A Single Thread: Stunning prose that will stay with you for a long time

Book review: Tracy Chevalier’s novel on the consequences of war may be her best yet

American-British novelist Tracy Chevalier. Photograph:  Roberto Ricciuti/Getty

American-British novelist Tracy Chevalier. Photograph: Roberto Ricciuti/Getty

In the aftermath of the first World War, as Great Britain mourned a generation of lost men, the media coined a term for the women who would have married them – “surplus.” The 1921 Census of England and Wales reported an estimated 1.72 million more women than men and it became clear that the fortunes and fates of these “surplus women” would impact society in dramatic ways. This new demographic of single women would have to become financially independent and establish new methods for acquiring status in society beyond that of wife and mother.

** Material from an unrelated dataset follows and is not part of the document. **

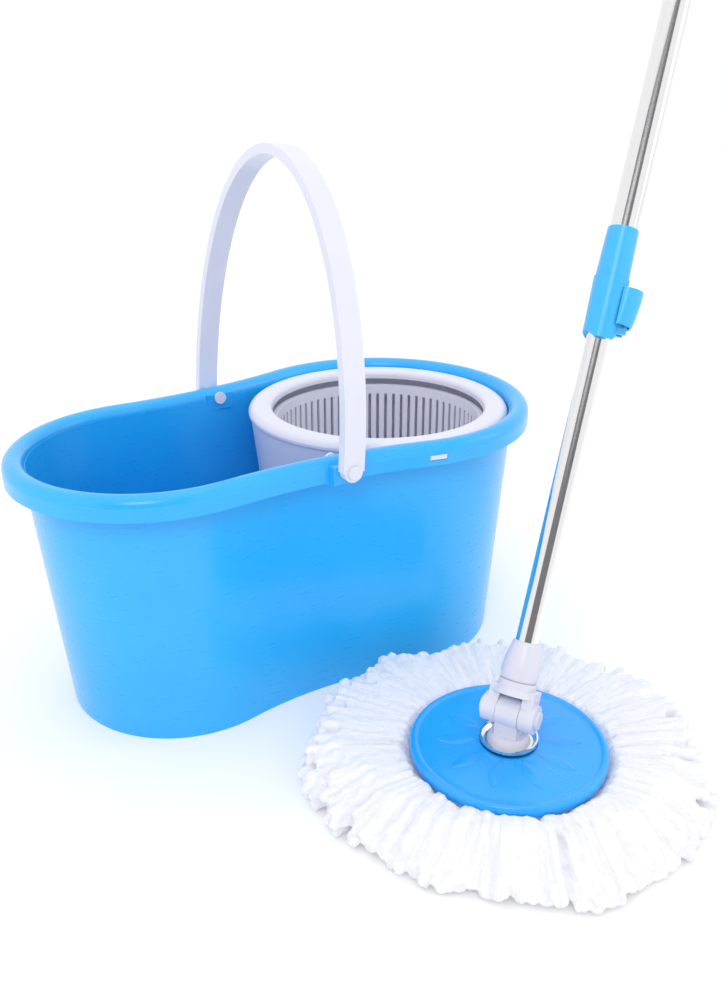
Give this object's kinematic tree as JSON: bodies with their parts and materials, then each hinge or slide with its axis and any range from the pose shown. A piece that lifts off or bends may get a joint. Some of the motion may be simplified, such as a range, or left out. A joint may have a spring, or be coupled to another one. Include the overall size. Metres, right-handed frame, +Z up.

Tracy Chevalier’s 10th novel, A Single Thread, is narrated by Violet Speedwell, a fictional surplus woman of the time whose perspective allows us to understand the practical realities of her plight. Through a thoughtful and arresting account of her struggle to curate a new post-war identity for herself, we understand that Violet is one of thousands of women on the brink of starvation physically, emotionally and culturally. As Violet says, “If she was to make a mark on the world, she would have to do so in another way.”